• _Written task_
Copy all lines of the listing that include the string "joints".

────────────────

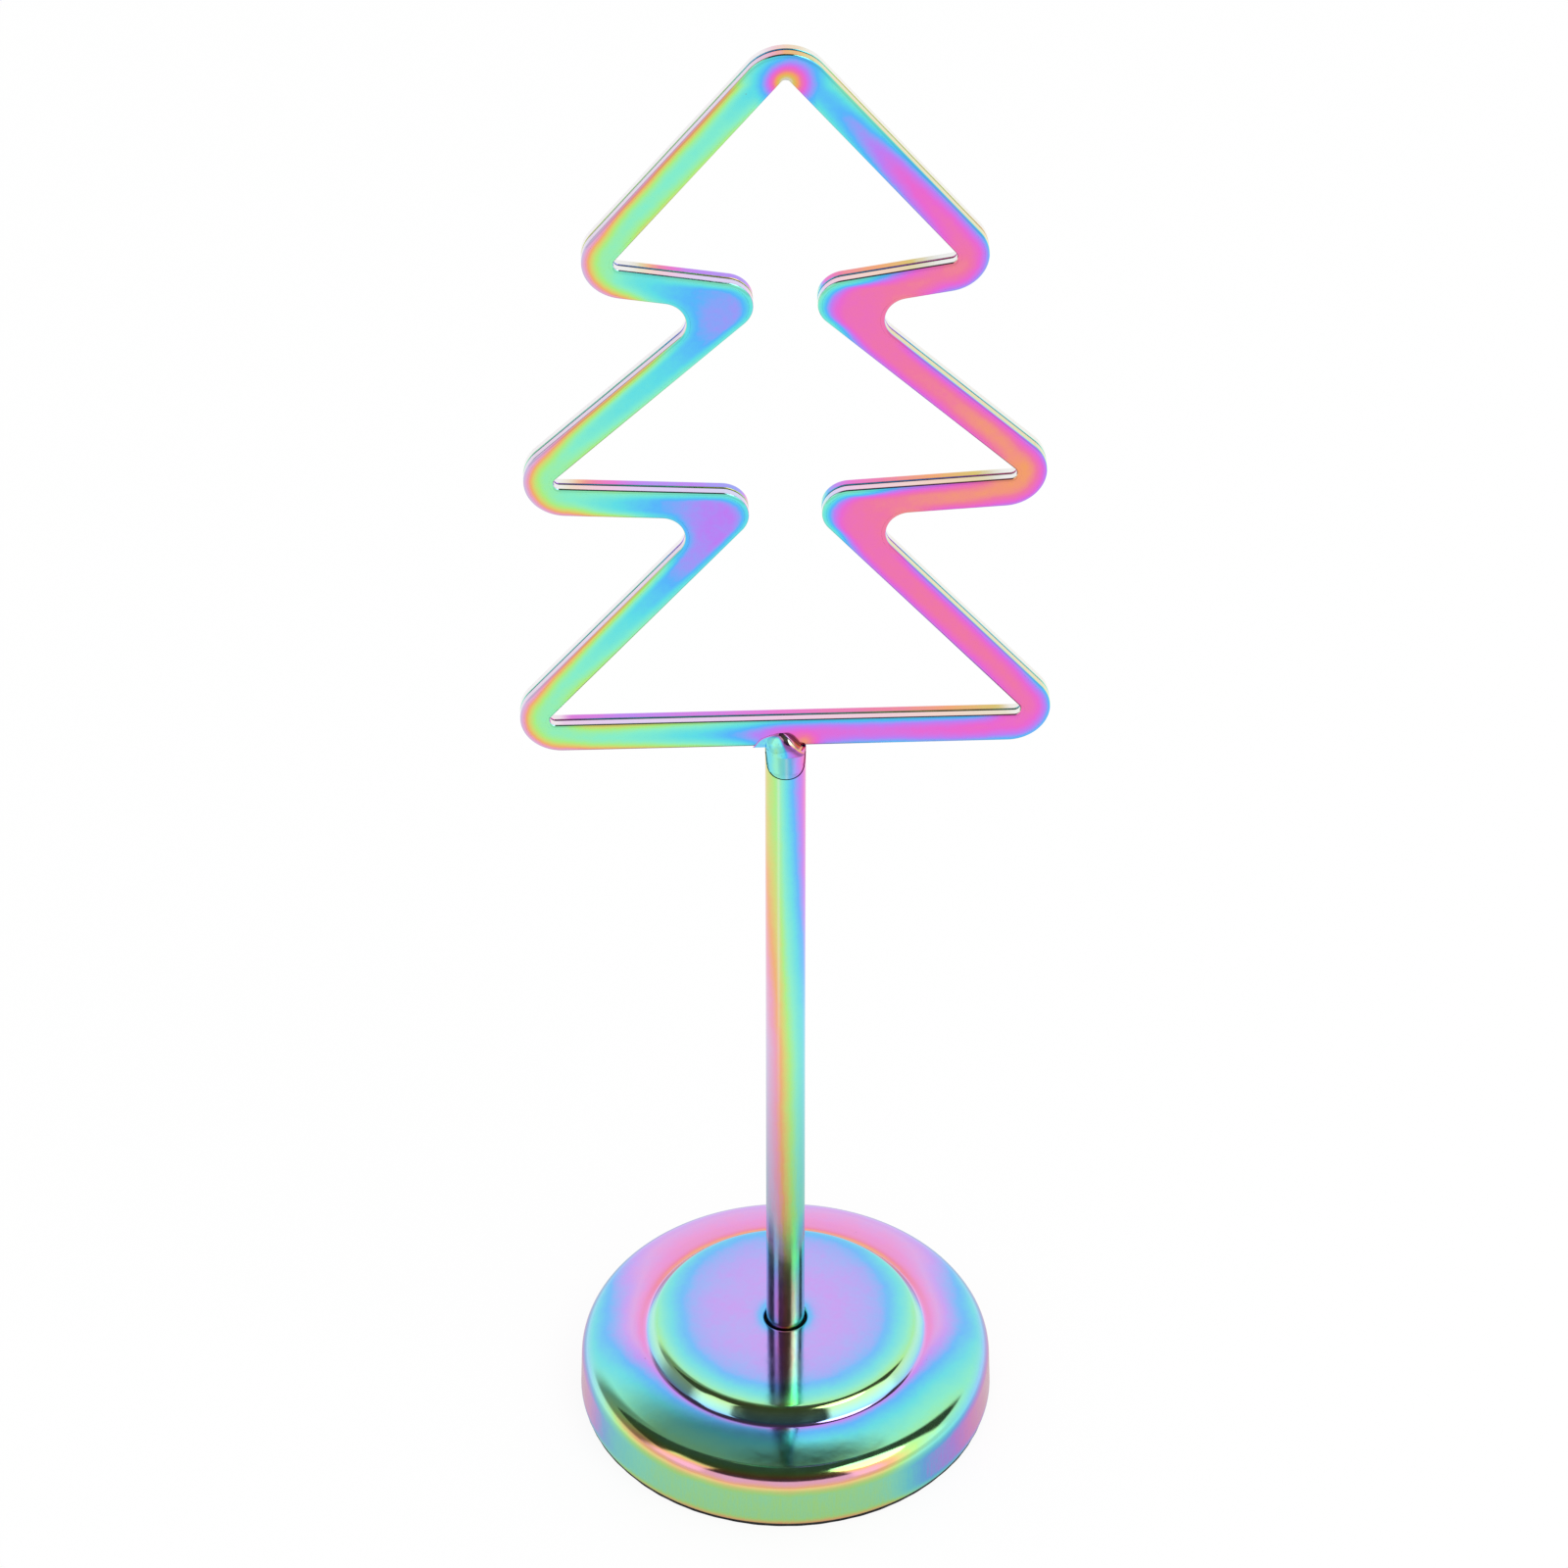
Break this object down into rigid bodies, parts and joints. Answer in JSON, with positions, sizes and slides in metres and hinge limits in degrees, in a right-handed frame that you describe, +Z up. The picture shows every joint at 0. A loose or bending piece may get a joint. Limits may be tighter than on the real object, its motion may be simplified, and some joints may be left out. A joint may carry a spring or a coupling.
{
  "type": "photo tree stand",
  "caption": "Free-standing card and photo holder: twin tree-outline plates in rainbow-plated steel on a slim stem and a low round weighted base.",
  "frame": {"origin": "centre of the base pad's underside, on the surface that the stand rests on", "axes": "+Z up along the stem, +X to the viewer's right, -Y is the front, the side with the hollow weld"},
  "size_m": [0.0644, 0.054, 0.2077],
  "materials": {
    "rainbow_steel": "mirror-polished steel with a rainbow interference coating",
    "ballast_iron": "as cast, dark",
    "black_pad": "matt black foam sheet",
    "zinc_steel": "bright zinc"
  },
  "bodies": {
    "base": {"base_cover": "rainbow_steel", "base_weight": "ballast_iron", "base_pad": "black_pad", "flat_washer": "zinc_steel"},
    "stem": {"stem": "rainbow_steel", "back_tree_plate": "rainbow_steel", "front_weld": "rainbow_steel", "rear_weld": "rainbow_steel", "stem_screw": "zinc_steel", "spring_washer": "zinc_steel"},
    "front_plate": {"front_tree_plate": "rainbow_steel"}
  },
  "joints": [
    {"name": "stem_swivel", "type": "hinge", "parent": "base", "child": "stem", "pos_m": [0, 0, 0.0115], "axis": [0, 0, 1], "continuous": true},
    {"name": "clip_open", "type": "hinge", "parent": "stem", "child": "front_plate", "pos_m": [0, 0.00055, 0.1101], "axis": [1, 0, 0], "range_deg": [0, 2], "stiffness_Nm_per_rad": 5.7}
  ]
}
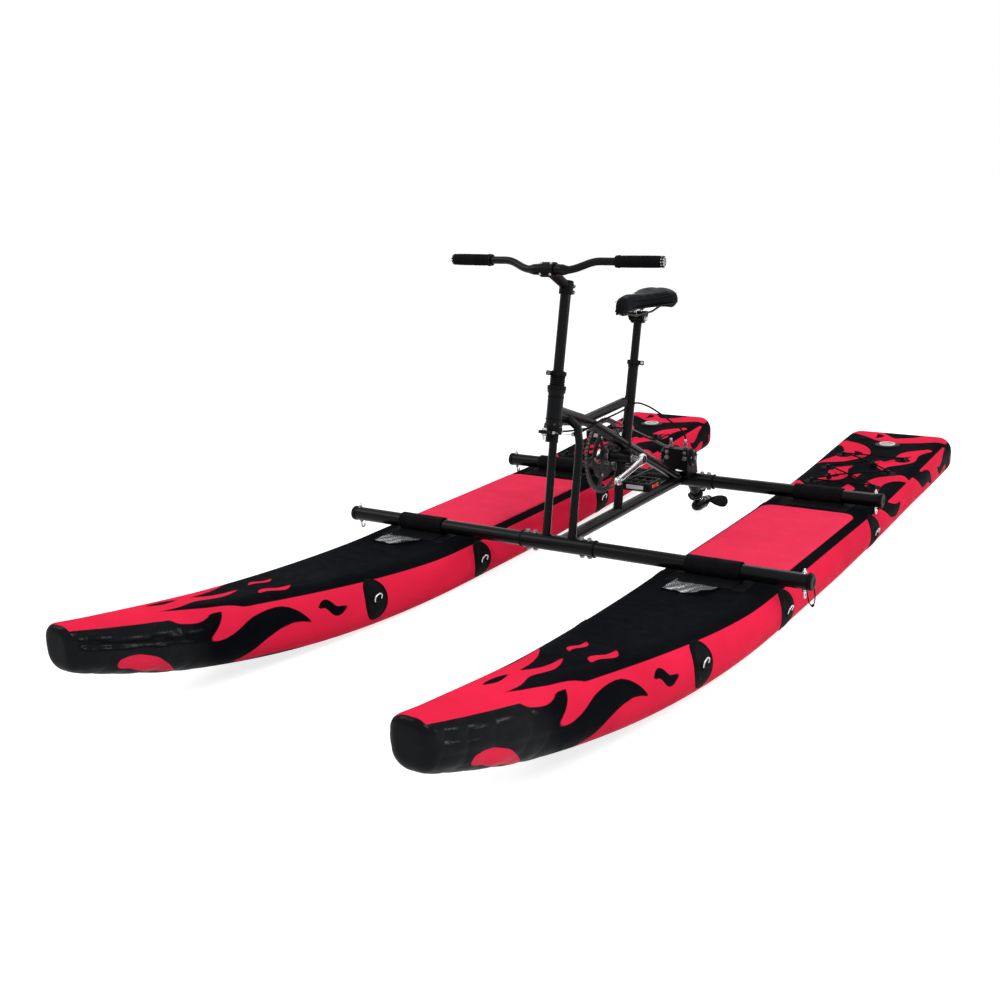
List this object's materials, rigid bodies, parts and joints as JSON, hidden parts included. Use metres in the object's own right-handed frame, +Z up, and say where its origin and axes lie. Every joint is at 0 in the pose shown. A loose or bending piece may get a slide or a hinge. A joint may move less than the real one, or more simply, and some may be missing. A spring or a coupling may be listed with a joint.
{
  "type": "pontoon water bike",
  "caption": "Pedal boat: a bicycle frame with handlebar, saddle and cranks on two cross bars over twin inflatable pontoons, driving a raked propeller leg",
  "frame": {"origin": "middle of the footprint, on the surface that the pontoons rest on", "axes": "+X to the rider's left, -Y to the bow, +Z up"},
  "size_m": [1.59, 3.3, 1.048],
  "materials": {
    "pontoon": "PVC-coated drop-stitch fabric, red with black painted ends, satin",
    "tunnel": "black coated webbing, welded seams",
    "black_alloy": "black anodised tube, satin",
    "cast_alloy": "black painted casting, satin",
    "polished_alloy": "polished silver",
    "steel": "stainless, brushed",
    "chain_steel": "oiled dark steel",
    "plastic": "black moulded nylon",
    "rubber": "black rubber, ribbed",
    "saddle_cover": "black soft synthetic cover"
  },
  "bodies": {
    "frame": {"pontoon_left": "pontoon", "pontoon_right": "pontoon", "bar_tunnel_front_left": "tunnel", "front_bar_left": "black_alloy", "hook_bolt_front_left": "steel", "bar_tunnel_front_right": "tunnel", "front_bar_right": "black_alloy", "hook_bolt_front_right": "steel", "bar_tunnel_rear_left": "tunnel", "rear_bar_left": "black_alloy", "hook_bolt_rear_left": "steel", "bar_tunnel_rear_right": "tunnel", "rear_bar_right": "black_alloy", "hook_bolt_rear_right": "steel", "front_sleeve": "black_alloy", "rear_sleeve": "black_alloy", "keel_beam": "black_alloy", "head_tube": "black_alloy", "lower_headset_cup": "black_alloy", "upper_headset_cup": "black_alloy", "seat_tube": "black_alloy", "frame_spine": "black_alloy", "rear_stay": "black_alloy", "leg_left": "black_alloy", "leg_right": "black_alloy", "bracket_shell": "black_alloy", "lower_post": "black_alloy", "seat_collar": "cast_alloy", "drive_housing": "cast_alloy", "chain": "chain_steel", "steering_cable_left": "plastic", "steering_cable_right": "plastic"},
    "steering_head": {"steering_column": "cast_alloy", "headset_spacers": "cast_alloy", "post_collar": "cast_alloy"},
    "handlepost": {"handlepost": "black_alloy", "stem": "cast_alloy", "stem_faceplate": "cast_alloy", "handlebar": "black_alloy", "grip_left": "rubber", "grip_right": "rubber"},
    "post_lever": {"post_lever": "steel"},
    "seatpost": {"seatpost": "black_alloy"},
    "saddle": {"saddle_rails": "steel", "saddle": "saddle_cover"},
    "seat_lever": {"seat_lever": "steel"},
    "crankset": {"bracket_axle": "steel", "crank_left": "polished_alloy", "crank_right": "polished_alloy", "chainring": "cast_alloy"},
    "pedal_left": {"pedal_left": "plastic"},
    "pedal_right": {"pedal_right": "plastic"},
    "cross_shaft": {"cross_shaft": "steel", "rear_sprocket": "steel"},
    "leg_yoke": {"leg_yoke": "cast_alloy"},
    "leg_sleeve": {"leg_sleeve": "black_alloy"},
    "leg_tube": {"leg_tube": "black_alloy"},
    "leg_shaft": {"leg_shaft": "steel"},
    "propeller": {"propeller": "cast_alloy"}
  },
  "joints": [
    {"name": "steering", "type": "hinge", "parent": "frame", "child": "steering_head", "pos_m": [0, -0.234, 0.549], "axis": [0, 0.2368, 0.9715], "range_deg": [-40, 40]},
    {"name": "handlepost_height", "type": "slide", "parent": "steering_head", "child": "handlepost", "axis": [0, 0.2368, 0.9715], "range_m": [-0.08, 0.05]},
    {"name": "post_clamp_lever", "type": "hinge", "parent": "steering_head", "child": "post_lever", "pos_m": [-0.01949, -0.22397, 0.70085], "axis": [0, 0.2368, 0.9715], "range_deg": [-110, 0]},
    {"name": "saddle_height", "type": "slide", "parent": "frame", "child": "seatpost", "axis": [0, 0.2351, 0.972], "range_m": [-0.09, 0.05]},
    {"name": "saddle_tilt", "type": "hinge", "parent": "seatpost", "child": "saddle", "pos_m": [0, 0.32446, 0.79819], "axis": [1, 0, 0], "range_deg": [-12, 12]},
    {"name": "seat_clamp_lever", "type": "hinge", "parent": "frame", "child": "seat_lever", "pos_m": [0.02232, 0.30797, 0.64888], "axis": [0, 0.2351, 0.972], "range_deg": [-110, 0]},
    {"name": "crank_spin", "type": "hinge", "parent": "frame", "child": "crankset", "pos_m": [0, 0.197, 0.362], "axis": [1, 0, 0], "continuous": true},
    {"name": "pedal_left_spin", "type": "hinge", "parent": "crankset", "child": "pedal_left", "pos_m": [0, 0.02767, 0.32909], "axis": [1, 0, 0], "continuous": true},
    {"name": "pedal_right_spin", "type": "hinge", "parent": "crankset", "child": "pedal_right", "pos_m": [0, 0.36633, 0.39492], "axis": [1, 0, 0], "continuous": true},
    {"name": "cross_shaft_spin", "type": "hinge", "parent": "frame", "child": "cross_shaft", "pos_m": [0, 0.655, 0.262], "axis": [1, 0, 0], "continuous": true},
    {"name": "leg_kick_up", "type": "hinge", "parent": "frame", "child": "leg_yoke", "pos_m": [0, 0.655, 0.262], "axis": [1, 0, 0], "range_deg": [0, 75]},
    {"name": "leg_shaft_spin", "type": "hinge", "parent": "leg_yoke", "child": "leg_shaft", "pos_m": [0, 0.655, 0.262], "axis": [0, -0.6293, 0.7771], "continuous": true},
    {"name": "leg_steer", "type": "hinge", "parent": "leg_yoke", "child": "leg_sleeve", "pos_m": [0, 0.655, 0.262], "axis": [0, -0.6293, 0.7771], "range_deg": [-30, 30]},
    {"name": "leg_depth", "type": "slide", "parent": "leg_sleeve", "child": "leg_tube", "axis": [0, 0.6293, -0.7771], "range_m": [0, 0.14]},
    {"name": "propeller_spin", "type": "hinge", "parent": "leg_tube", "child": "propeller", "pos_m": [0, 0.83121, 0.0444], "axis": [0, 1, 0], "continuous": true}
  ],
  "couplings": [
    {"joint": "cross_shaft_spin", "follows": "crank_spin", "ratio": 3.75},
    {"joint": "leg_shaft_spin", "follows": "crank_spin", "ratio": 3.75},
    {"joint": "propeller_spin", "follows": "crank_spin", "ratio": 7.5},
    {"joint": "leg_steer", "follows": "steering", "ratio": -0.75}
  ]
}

────────────────

• _Exercise answer_
Break this object down into rigid bodies, parts and joints. Answer in JSON, with positions, sizes and slides in metres and hinge limits in degrees, in a right-handed frame that you describe, +Z up. The picture shows every joint at 0. A loose or bending piece may get a joint. Limits may be tighter than on the real object, its motion may be simplified, and some joints may be left out. A joint may carry a spring or a coupling.
  "joints": [
List this object's materials, rigid bodies, parts and joints as JSON, hidden parts included. Use metres in the object's own right-handed frame, +Z up, and say where its origin and axes lie. Every joint is at 0 in the pose shown. A loose or bending piece may get a slide or a hinge. A joint may move less than the real one, or more simply, and some may be missing. A spring or a coupling may be listed with a joint.
  "joints": [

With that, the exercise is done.